● Task: From the listing, collect all lines containing the word "that".

☆ ☆ ☆ ☆ ☆ ☆ ☆

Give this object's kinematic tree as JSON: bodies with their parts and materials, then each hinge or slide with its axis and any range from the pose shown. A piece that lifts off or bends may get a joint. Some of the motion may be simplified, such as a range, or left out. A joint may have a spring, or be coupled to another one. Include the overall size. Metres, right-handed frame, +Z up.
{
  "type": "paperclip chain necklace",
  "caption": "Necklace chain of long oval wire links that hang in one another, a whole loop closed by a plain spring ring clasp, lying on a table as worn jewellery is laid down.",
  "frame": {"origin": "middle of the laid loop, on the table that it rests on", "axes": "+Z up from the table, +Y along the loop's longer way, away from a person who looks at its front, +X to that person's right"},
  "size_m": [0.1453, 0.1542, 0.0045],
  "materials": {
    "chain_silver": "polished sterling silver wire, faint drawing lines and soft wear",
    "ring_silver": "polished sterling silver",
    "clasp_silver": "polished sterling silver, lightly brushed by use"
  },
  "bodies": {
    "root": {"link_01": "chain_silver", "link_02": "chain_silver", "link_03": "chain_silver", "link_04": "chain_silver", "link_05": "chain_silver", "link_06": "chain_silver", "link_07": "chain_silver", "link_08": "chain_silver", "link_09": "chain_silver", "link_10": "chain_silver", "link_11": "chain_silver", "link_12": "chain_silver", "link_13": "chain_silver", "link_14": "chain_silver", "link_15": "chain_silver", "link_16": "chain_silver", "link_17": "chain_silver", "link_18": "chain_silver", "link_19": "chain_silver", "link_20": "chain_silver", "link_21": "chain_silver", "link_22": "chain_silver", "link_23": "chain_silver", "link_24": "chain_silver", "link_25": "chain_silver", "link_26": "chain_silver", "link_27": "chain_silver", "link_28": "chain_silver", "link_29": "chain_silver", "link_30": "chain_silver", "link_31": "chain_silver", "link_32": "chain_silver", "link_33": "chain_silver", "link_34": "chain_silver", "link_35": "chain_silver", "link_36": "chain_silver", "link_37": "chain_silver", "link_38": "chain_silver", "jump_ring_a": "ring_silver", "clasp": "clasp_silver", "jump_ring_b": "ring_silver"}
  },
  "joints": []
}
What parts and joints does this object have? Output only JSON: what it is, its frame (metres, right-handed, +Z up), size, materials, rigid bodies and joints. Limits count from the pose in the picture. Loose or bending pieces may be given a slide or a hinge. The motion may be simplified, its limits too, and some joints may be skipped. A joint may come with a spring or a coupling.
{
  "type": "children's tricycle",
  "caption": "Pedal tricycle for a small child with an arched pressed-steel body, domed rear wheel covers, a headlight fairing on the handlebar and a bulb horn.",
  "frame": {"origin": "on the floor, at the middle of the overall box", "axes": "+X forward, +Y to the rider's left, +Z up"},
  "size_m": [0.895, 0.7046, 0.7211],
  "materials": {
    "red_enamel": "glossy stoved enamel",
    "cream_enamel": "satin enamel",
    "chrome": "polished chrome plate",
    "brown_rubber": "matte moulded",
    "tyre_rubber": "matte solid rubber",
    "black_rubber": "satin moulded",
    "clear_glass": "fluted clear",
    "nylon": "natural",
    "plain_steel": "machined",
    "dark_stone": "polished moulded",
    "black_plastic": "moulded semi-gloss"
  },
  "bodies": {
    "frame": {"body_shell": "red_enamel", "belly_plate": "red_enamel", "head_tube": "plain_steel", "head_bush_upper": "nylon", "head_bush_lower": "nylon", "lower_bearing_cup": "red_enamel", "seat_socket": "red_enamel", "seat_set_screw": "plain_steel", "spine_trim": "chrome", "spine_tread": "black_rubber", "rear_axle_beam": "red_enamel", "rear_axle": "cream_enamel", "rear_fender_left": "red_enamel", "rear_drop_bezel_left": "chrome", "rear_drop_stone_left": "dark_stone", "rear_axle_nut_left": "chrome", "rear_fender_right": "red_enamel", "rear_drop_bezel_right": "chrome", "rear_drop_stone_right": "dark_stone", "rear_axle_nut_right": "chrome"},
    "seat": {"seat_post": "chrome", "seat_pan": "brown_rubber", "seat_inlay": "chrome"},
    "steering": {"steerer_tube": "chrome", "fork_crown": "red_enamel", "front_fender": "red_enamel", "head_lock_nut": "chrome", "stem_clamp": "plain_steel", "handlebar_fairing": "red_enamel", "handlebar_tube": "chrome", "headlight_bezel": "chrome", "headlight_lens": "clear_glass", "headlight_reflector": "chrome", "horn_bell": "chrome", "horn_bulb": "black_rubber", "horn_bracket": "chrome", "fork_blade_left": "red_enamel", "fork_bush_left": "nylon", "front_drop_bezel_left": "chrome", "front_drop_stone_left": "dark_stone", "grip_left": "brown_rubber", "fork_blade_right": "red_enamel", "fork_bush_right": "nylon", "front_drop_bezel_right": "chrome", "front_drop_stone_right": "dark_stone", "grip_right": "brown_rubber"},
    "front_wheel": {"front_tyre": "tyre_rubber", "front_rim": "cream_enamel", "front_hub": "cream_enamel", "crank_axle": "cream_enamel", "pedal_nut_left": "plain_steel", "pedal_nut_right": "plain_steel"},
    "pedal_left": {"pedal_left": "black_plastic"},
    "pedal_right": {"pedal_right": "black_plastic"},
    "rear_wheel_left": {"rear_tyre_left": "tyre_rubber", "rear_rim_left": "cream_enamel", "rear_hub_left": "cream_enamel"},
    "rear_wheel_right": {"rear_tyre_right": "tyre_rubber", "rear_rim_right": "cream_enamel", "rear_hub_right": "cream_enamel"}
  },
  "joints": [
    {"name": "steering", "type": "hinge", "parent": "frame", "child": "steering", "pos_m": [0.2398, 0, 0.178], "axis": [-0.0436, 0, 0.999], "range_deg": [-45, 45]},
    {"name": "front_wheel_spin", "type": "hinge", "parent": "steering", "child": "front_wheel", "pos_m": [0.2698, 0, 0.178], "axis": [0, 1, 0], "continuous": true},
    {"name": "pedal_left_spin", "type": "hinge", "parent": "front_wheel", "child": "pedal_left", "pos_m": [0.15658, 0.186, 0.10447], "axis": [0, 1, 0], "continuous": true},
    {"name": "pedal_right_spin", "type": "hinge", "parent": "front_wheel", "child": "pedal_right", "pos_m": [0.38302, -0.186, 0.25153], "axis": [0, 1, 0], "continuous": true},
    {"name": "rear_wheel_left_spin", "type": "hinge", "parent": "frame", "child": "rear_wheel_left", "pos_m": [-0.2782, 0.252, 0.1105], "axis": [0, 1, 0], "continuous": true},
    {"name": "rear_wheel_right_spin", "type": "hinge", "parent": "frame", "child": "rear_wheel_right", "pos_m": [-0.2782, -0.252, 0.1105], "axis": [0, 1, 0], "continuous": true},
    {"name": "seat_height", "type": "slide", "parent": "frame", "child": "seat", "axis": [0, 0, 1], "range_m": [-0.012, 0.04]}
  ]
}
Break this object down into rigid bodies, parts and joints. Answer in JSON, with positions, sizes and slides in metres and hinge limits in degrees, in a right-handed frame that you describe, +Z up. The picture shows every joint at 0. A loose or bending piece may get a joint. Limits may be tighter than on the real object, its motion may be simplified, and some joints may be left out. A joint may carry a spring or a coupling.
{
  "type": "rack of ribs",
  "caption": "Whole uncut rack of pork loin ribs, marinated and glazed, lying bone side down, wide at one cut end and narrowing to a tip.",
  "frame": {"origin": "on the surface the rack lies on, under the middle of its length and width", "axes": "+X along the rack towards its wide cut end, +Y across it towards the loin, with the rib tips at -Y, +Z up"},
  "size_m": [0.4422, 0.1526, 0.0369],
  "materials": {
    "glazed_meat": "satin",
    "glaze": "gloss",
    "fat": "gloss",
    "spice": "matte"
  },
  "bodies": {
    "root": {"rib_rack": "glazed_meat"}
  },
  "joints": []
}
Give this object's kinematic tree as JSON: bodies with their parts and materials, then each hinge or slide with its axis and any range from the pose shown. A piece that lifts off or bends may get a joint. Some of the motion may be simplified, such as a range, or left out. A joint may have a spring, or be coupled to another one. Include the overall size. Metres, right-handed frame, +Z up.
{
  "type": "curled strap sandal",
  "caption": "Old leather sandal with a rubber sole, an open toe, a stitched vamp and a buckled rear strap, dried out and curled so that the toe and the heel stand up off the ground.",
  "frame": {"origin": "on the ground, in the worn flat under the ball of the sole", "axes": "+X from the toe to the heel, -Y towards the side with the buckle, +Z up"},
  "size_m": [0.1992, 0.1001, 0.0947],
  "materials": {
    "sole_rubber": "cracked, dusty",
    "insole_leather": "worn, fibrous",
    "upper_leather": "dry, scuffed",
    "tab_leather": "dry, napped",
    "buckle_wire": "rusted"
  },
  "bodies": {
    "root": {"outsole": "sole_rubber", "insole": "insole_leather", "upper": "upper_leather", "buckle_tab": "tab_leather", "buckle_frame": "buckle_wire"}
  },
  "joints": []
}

☆ ☆ ☆ ☆ ☆ ☆ ☆

● Correct response:
Give this object's kinematic tree as JSON: bodies with their parts and materials, then each hinge or slide with its axis and any range from the pose shown. A piece that lifts off or bends may get a joint. Some of the motion may be simplified, such as a range, or left out. A joint may have a spring, or be coupled to another one. Include the overall size. Metres, right-handed frame, +Z up.
  "caption": "Necklace chain of long oval wire links that hang in one another, a whole loop closed by a plain spring ring clasp, lying on a table as worn jewellery is laid down.",
  "frame": {"origin": "middle of the laid loop, on the table that it rests on", "axes": "+Z up from the table, +Y along the loop's longer way, away from a person who looks at its front, +X to that person's right"},
Break this object down into rigid bodies, parts and joints. Answer in JSON, with positions, sizes and slides in metres and hinge limits in degrees, in a right-handed frame that you describe, +Z up. The picture shows every joint at 0. A loose or bending piece may get a joint. Limits may be tighter than on the real object, its motion may be simplified, and some joints may be left out. A joint may carry a spring or a coupling.
Give this object's kinematic tree as JSON: bodies with their parts and materials, then each hinge or slide with its axis and any range from the pose shown. A piece that lifts off or bends may get a joint. Some of the motion may be simplified, such as a range, or left out. A joint may have a spring, or be coupled to another one. Include the overall size. Metres, right-handed frame, +Z up.
  "caption": "Old leather sandal with a rubber sole, an open toe, a stitched vamp and a buckled rear strap, dried out and curled so that the toe and the heel stand up off the ground.",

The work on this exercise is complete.